Can an INFJ empath learn to stop absorbing other people’s emotions?

Complete elimination of empathic absorption is neither realistic nor desirable for most INFJs. The goal is not to stop feeling what others feel but to develop the capacity to recognize when you’re absorbing, label it as such, and choose how to respond rather than reacting automatically. Emotional regulation practices, deliberate solitude rituals, and honest self-examination of where your boundaries are unclear can significantly reduce the accumulation of empathic residue over time. The sensitivity itself remains an asset when it’s working in service of genuine connection rather than unconscious absorption.

Why do INFJs often feel more drained than other introverts after social interaction?

Most introverts are drained by social interaction because of the cognitive and social energy it requires. INFJ empaths have an additional layer: they are often processing not just the content of interactions but the emotional subtext, the unspoken feelings, the incongruences between what people say and what they seem to mean. That additional processing load is significant. It’s not just that INFJs need quiet after social time. They often need to actively process and release the emotional residue of what they absorbed during the interaction before they can feel like themselves again.

Is the INFJ door slam related to empathic overload?

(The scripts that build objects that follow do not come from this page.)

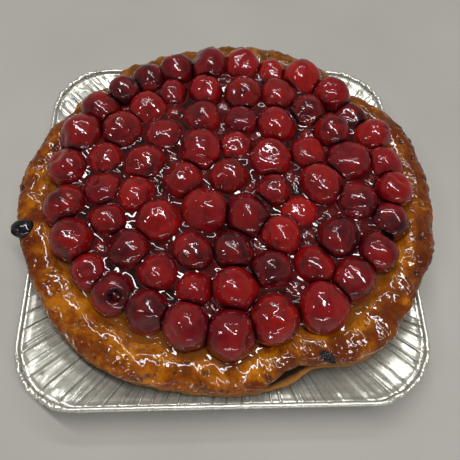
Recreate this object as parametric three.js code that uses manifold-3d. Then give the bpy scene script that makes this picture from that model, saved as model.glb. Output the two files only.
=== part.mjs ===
// Cherry pie in its shallow fluted foil tray.
//
// A round, puffy pastry crust sits in a square foil tray with rounded corners. Its rim lies over the tray's
// rolled edge at the two sides and the back, and just inside it at the front. A bed of set cherry jelly fills
// the crust's basin, whole cherries stand shoulder to shoulder in sockets in the jelly, and one dark berry is
// baked into the crust's left edge.
//
// Units are millimetres, +Z is up, the front is -Y, and the origin is the centre of the tray's underside.
import * as THREE from "three";
import { mergeVertices } from "three/addons/utils/BufferGeometryUtils.js";
import Module from "manifold-3d";

const GAP = 0.3; // between pieces that touch
const ORIGIN = new THREE.Vector2(0, 0);

const TRAY = {
  width: 230, // outside the rolled edge
  cornerRadius: 36,
  floorCornerRadius: 34,
  rimHeight: 24, // centre of the rolled edge
  beadRadius: 1.4,
  wallInset: 42, // from the outside of the edge to the foot of the wall
  sheet: 0.6,
  flutes: 48,
  fluteDepth: 1.1,
};

const FOOT = TRAY.width / 2 - TRAY.wallInset; // half width of the floor
const NECK = TRAY.width / 2 - 2 * TRAY.beadRadius - 0.6; // half width just inside the rolled edge

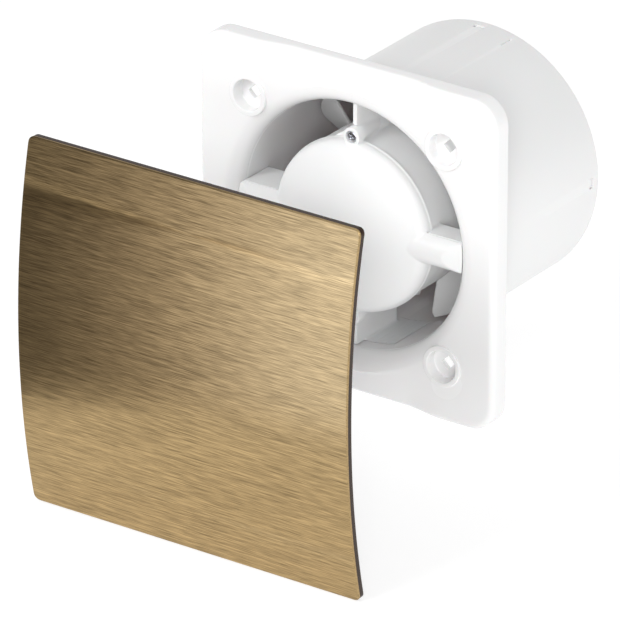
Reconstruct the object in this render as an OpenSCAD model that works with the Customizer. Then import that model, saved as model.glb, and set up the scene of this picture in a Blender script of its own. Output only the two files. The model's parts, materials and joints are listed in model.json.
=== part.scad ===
// In-line bathroom extractor fan with a pulled-off decorative front panel.
// Origin: on the duct axis, in the wall plane (the back of the face plate).
// +Y runs into the wall along the duct, +X to the right, +Z up. Millimetres.

/* [Face plate] */
// Side of the square face plate
plate_side = 158; // [150:1:170]
// Depth of the face plate in front of the wall
plate_depth = 10.5; // [9:0.5:14]
// Corner radius of the face plate, seen from the front
plate_corner_r = 13; // [8:1:18]
// Radius of the rounded front edge
plate_edge_r = 3; // [2:0.5:4]
// Wall thickness of the plate moulding
plate_wall = 2.4; // [2:0.2:3]
// Depth of the air scoops in the top and bottom edges
scoop_depth = 4; // [2:0.5:5]

/* [Panel sockets] */
// Distance between socket centres, both ways
socket_pitch = 104.2; // [100:0.2:108]
// Bore radius of a socket
socket_r = 7.5; // [7:0.1:8]
// Outer radius of the collar round a socket
collar_r = 9.8; // [9.4:0.1:10.5]
// How far a collar stands out of the plate
collar_proud = 1; // [0.5:0.1:1.5]
// Depth of a socket from the collar's face to its floor
socket_depth = 6; // [5:0.5:7]
// Side of the square window in a socket's floor
window_side = 4.8; // [3:0.1:6]

/* [Duct] */
// Outer radius of the duct spigot
duct_r = 61.2; // [60.5:0.1:62]
// Wall thickness of the duct
duct_wall = 2.2; // [1.8:0.1:2.4]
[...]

Yes, in many cases the door slam, the sudden and complete withdrawal from a relationship that INFJs are known for, is preceded by a period of empathic overload. When an INFJ has been absorbing the emotional weight of a relationship for an extended period without adequate reciprocity or relief, the eventual shutdown can feel abrupt to the other person but is rarely sudden from the INFJ’s internal experience. It is often the end point of a long accumulation. Understanding this pattern is important for INFJs who want to develop more intentional responses to relational depletion rather than relying on complete withdrawal as the only exit.